Payers, whether individuals, insurance agencies or governments have the greatest incentive to introduce innovation that improves clinical outcomes and cost effectiveness. The UK has local committees of family doctors that do this job but we see it in major insurance companies and in the willingness of patients themselves to use mobile apps to improve and manage their health. At the same time, many of our leading healthcare institutions are interlinked with academia to research the most advanced and effective treatments for patients and it is often these that produce innovative healthcare spin outs. Some people say healthcare professionals are the least open to innovation but some of our best healthtech companies are founded and led by doctors, nurses, pharmacists and others.
How important is it for healthcare operating organisations to provide dedicated resources for experimentation – rather than attempting to leverage resources that are busy ‘operating’ the company and its components?
It is essential that we give time to working clinicians and administrators to come up with innovative answers to the challenges they face day to day. And they need to support from innovation facilitators to take their ideas into reality and spread them to other parts of the health system. This is what lies behind some of our UK schemes, for example for clinical entrepreneurs.
What’s the single most important thing that policymakers could do to enable digital transformation of health systems?
There is a need to show leadership, to support researchers, service providers and payers to experiment with new approaches. So for example, our current Secretary of State for Health and Social Care, Rt Hon Matt Hancock has started to promote the NHS as “the most dynamic healthtech ecosystem on the planet.” But leaders at all levels need to embrace the transformation that is as inevitable as it is urgently needed.
Tell us more about the India-UK collaborations in healthcare and how will this help healthcare process in both countries?
Many of the companies who are engaging with the leasers of Indian healthcare on our “Innovating for a Healthier World” Trade Mission to India in December as part of the India UK FutureTech Festival exemplify the innovation that AI can bring. We expect many of them to work with Indian counterparts to introduce new technologies to India and accelerate mutual learning across our two countries. They include: diagnostic apps and tests for early identification of eye disease, respiratory diseases, cancer and CVD (some of which can be used by local health workers and patients) clinical decision systems early detection of problems in the course of an illness for patients and their clinicians personalised advice to patients based on monitored signs and progress of the condition e.g. pregnant women improving outcomes by analysing patient reported data better customer experience for bill payments. Healthcare UK, part of the UK Department for International Trade (DIT) is currently collaborating with NITI Aayog in implementing several AI pilots in healthcare. The Healthcare AI Catalyst as the initiative is called, will take leading AI companies from the UK into India to play a role in the delivery of India’s healthcare ambitions of the future.
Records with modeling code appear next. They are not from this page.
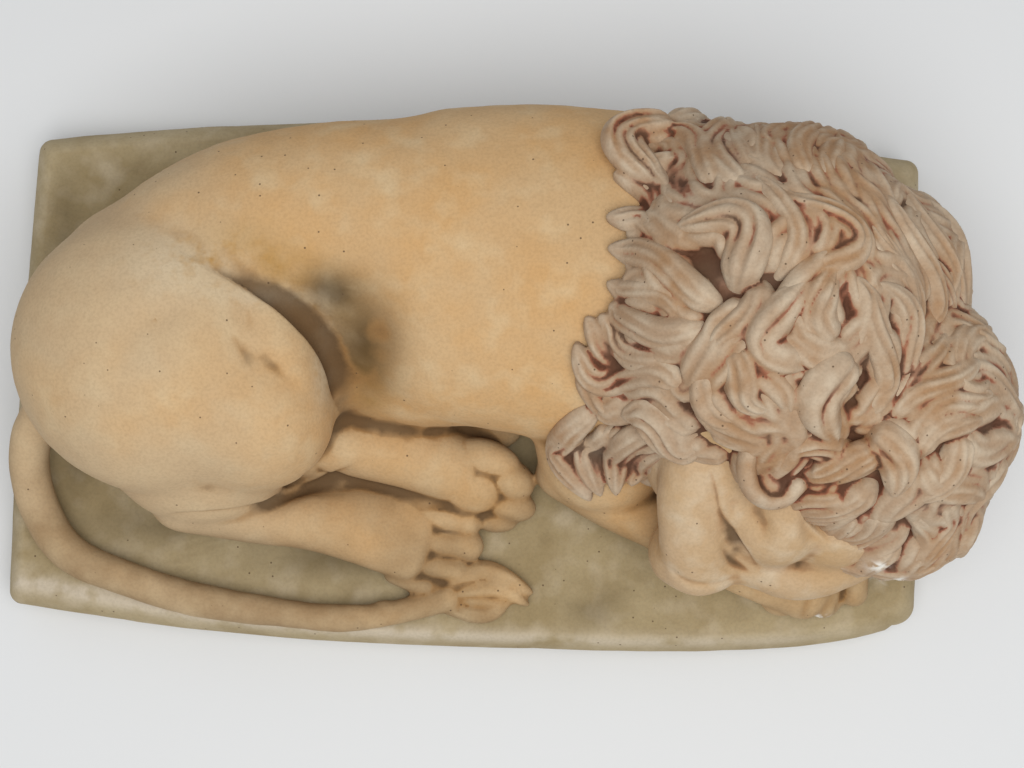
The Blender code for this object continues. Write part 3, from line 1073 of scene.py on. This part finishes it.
def pinholes(tree, spacing, radius, kept):
    # burst air bubbles: round spots of a radius in mm, in a share of the cells
    place = addNode(tree, "ShaderNodeTexCoord").outputs["Object"]
    cells = addNode(tree, "ShaderNodeTexVoronoi", {"Vector": place, "Scale": 1000 / spacing})
    spots = span(tree, cells.outputs["Distance"], 0.7 * radius / spacing, radius / spacing, 1, 0)
    chosen = addNode(tree, "ShaderNodeSeparateColor", {"Color": cells.outputs["Color"]}).outputs["Red"]
    return times(tree, spots, span(tree, chosen, kept + 0.01, kept, 0, 1))


gypsum = "#e8e2d6"
bubble = "#54402c"


def plaster(name, base, warm, pale, wash, shadeAndSpeck, extras=(), holeShare=0.3, rub=0.3):
    # matt limewash colour over gypsum: dry, chalky, with a wash in the carving and painted shade
    # darkening its innermost hollows
    material = bpy.data.materials.new(name)
    material.use_nodes = True
    tree = material.node_tree
    shader = tree.nodes["Principled BSDF"]
    colour = tint(tree, hexColour(base), hexColour(warm), grain(tree, 46, 0.42, 0.62, detail=4))
    colour = tint(tree, colour, hexColour(pale), times(tree, grain(tree, 17, 0.5, 0.75, offset=3), 0.5))
    for kind, over, share, size in extras:
        patchShare = times(tree, maskOf(tree, kind), share)
        broken = grain(tree, size, 0.22, 0.5, offset=len(kind))
        colour = tint(tree, colour, hexColour(over), times(tree, patchShare, broken))
    hollow = maskOf(tree, "hollow")
    washed = times(tree, span(tree, hollow, 0.05, 0.45), grain(tree, 24, 0.3, 0.6, offset=5))
    colour = tint(tree, colour, hexColour(wash), times(tree, washed, 0.85))
    # painted shade: the innermost hollows darkened where little light reaches
    colour = tint(tree, colour, hexColour(shadeAndSpeck), times(tree, span(tree, hollow, 0.3, 1.0), 0.8))
    rubbed = times(tree, times(tree, maskOf(tree, "proud"), rub), grain(tree, 11, 0.25, 0.7, offset=7))
    colour = tint(tree, colour, hexColour(pale), rubbed)
    speck = times(tree, grain(tree, 1.4, 0.4, 0.75), 0.14)
    colour = tint(tree, colour, hexColour(shadeAndSpeck), speck)
    chipped = times(tree, maskOf(tree, "chip"), grain(tree, 4, 0.35, 0.55, offset=9))
    colour = tint(tree, colour, hexColour(gypsum), chipped)
    holes = pinholes(tree, 5.6, 0.55, holeShare)
    colour = tint(tree, colour, hexColour(bubble), times(tree, holes, 0.8))
    tree.links.new(colour, shader.inputs["Base Color"])
    shader.inputs["Roughness"].default_value = 0.86  # dry paint scatters light, no gloss
    shader.inputs["Specular IOR Level"].default_value = 0.25
    height = times(tree, grain(tree, 1.6, 0.2, 0.8, detail=3), 0.5)
    height = times(tree, height, times(tree, holes, 0.9), "SUBTRACT")
    bump = addNode(tree, "ShaderNodeBump", {"Height": height, "Distance": 0.0003, "Strength": 0.6})
    tree.links.new(bump.outputs["Normal"], shader.inputs["Normal"])
    return material


def plain(name, colour, roughness):
    material = bpy.data.materials.new(name)
    material.use_nodes = True
    shader = material.node_tree.nodes["Principled BSDF"]
    shader.inputs["Base Color"].default_value = hexColour(colour)
    shader.inputs["Roughness"].default_value = roughness
    return material


print("materials")
# Each finish: colours; marks as mask, colour, share and grain in mm (staining, painted shade, painted
# highlight, a darkening near the plinth); and how holed and rubbed it is
bodyFinish = {
    "name": "ochre plaster",
    "base": "#c6a376",
    "warm": "#c89e6a",
    "pale": "#d2bb94",
    "wash": "#9d7444",
    "shadeAndSpeck": "#4f3a24",
    "extras": (
        ("rear", "#bea684", 0.75, 60),
        ("low", "#8d714e", 0.85, 40),
        ("ochre", "#ad8243", 0.9, 26),
        # painted shade in the hollow before the knee
        ("flank", "#423119", 0.92, 160),
        ("worn", "#d3c2a4", 0.7, 7),
    ),
}
headFinish = {
    "name": "ochre plaster, face",
    "base": "#c1a37e",
    "warm": "#bb996e",
    "pale": "#d9ccb3",
    "wash": "#9e7249",
    "shadeAndSpeck": "#4f3a24",
    "extras": (("low", "#b89468", 0.6, 30),),
}
maneFinish = {
    "base": "#ab9074",
    "warm": "#a6815d",
    "pale": "#cdbda4",
    "wash": "#9c5a40",
    "shadeAndSpeck": "#402819",
    "holeShare": 0.6,
    "rub": 0.6,
}
blockFinish = {
    "name": "weathered plaster",
    "base": "#a89672",
    "warm": "#998661",
    "pale": "#c3b397",
    "wash": "#7d6a48",
    "shadeAndSpeck": "#54462f",
    # painted shade on the plinth beside the figure, and a painted highlight along the near rim
    "extras": (("dirt", "#5d4f35", 0.6, 30), ("rim", "#cfc2ae", 0.75, 12)),
}
body.data.materials.append(plaster(**bodyFinish))
head.data.materials.append(plaster(**headFinish))
for piece in (crown, under):
    piece.data.materials.append(plaster("pinkish plaster, " + piece.name, **maneFinish))
block.data.materials.append(plaster(**blockFinish))


# Floor, light and camera

studio = {
    "floorHalf": 2.5,  # m
    "floorColour": "#dededc",
    "roomColour": "#dfe3ea",
    "roomLight": 0.58,
    "boxAt": (0.15, -0.42, 1.7),
    "boxSize": 1.4,
    "boxWatts": 23,
}
bm = bmesh.new()
bmesh.ops.create_grid(bm, x_segments=1, y_segments=1, size=studio["floorHalf"])
floor = meshObject("floor", bm)
floor.data.materials.append(plain("pale backdrop", studio["floorColour"], 0.9))

world = bpy.data.worlds.new("room")
world.use_nodes = True
background = world.node_tree.nodes["Background"]
background.inputs["Color"].default_value = hexColour(studio["roomColour"])
background.inputs["Strength"].default_value = studio["roomLight"]
bpy.context.scene.world = world


def softLight(name, at, size, watts):
    light = bpy.data.lights.new(name, "AREA")
    light.size = size
    light.energy = watts
    lamp = bpy.data.objects.new(name, light)
    lamp.location = at
    lamp.rotation_euler = (Vector((0, 0, 0.05)) - lamp.location).to_track_quat("-Z", "Y").to_euler()
    bpy.context.scene.collection.objects.link(lamp)


softLight("overhead softbox", studio["boxAt"], studio["boxSize"], studio["boxWatts"])

photoView = {
    "height": 1.0,  # m above the plinth's top
    "tilt": 4,  # degrees toward the viewer's side
    "roll": 1.4,  # degrees
    "across": 0.0225,  # m
    "lens": 70.3,  # mm
}
tilt, roll = math.radians(photoView["tilt"]), math.radians(photoView["roll"])
back = Vector((0, -math.sin(tilt), math.cos(tilt)))
right = Vector((1, 0, 0))
up = back.cross(right)
turned = Matrix(
    (
        math.cos(roll) * right + math.sin(roll) * up,
        math.cos(roll) * up - math.sin(roll) * right,
        back,
    )
)
camera = bpy.data.objects.new("camera", bpy.data.cameras.new("camera"))
bpy.context.scene.collection.objects.link(camera)
camera.data.sensor_width = 36
camera.data.lens = photoView["lens"]
camera.matrix_world = turned.transposed().to_4x4()
camera.location = Vector((photoView["across"], 0, cast["plinthHeight"])) + back * photoView["height"]
bpy.context.scene.camera = camera
bpy.context.scene.view_settings.view_transform = "Standard"
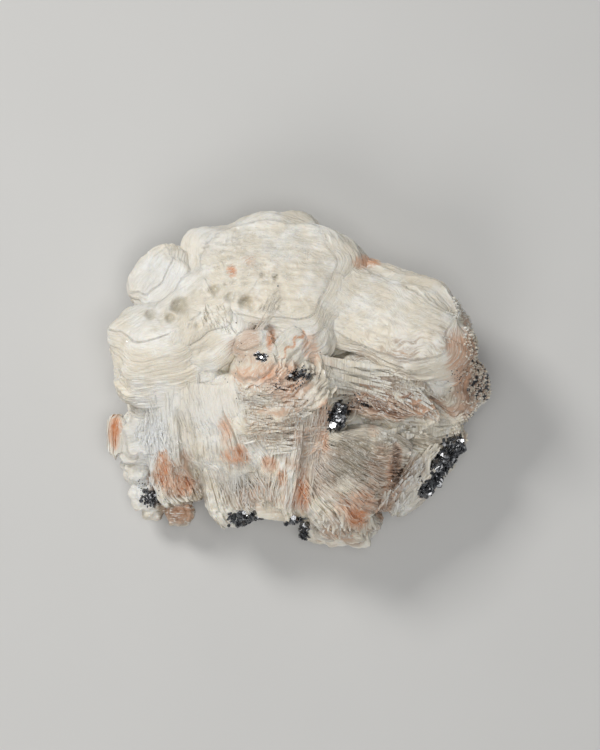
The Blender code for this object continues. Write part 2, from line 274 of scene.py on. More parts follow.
def calcite_finish():
    shop = Workshop("calcite")
    groove, tan, iron, soot, cool, dull = [
        shop.attribute(name) for name in ("groove", "tan", "iron", "soot", "cool", "dull")
    ]
    patches = shop.cloud(7.0, 4.0)
    grain = shop.cloud(0.9, 4.0, 0.6)
    speck = shop.cloud(0.35, 2.0, 0.6)
    thread = shop.threads(1.0, 3.0)
    hair = shop.threads(2.6, 2.0)
    dark_line = 1 - shop.ramp(thread, 0.34, 0.56)
    light_line = shop.ramp(hair, 0.52, 0.66)

    colour = shop.mix(shop.ramp(patches, 0.42, 0.66), CREAM, WHITE)
    colour = shop.mix(shop.ramp(shop.cloud(3.0, 4.0), 0.50, 0.74) * 0.4, colour, HONEY)
    colour = shop.mix(cool, colour, COOL_WHITE)
    # Dull spots grey and darken the cream: partly a greyer calcite, partly painted shade in recesses.
    clouded = dull + (patches - 0.5) * 0.7 + (0.5 - thread) * 1.8
    colour = shop.mix(shop.ramp(clouded, 0.05, 1.05) * shop.ramp(dull, 0.0, 0.15), colour, DULL_AND_SHADE)
    blush = tan + (patches - 0.5) * 0.9 + dark_line * 0.18 + groove * 0.15 - 0.16
    colour = shop.mix(shop.ramp(blush, 0.10, 0.95), colour, TAN)
    colour = shop.mix(shop.ramp(blush, 0.95, 1.60), colour, BROWN)
    # Painted shade: gaps, pit floors and dark threads are darkened towards the shade colour, more in dull
    # spots.
    depth = (groove * (0.6 + dull * 0.5) + dark_line * (0.15 + dull * 0.25)).clamp()
    colour = shop.mix(depth, colour, shop.mix(tan, PAINTED_SHADE, BROWN))
    stain = iron + (grain - 0.5) * 0.45 + (patches - 0.5) * 0.5 + (0.5 - thread) * 0.9 + groove * iron * 0.3
    stain = stain * shop.ramp(iron, 0.02, 0.25)
    colour = shop.mix(shop.ramp(stain, 0.10, 0.65) * 0.8, colour, PEACH)
    colour = shop.mix(shop.ramp(stain, 0.62, 1.15), colour, ORANGE)
    colour = shop.mix(shop.ramp(stain, 1.10, 1.60), colour, RUST)
    colour = shop.mix(light_line * (0.30 + dull * 0.3).clamp(), colour, WHITE)
    dust = soot * (0.45 + groove) + (speck - 0.5) * 1.1 + (0.5 - hair) * 0.5
    black = shop.ramp(dust, 0.52, 0.72) * shop.ramp(soot, 0.02, 0.12)
    colour = shop.mix(black, colour, SOOT)

    cells = {"Vector": shop.place(), "Scale": 1 / (FACET_SIZE * MM)}
    facets = shop.node("ShaderNodeTexVoronoi", {"feature": "F1"}, cells, "Color")
    # Painted glint: a few facet cells are whitened in colour, besides their lower roughness and a little
    # bump.
    flash_and_painted_glint = shop.ramp(facets, 0.76, 0.80) * shop.ramp(thread, 0.44, 0.56)
    colour = shop.mix(flash_and_painted_glint * 0.6, colour, WHITE)
    height = thread * 0.8 + hair * 0.35 + grain * 0.35 + speck * 0.2 + flash_and_painted_glint * 0.15
    relief = shop.bump(height, RELIEF_DEPTH, RELIEF_STRENGTH)
    roughness = 0.34 + shop.ramp(grain, 0.35, 0.65) * 0.24 + groove * 0.15 - flash_and_painted_glint * 0.26
    shader = shop.shader
    shader.inputs["Subsurface Weight"].default_value = 0.20
    shader.inputs["Subsurface Radius"].default_value = (1.0, 0.75, 0.5)
    shader.inputs["Subsurface Scale"].default_value = GLOW_REACH * MM
    shader.inputs["IOR"].default_value = 1.52
    return shop.finish(base_color=colour, roughness=roughness, normal=relief)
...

Both countries are looking for ways to use telemedicine to help support patients without high cost face-to-face clinical interactions. In India in particular, this has the potential to transform the way healthcare is delivered to the two-thirds of the population living in rural areas. 2017 was a crucial year for telemedicine in the NHS, with patients being offered routine GP appointments via a mobile phone app for the first time and the launch of an online version of our 111 telephone advice service.
Our two systems also face shared workforce challenges. The NHS’s recent workforce plan has committed to training significantly higher numbers of clinical staff in the coming years, whilst it is estimated that India has shortages of 74 per cent for nurses and 43 per cent for doctors. Neither country will be able to achieve their goals by adhering solely to traditional training methods, and advances in augmented reality and e-learning from both India and the UK have the potential to remove many of the current barriers we both face.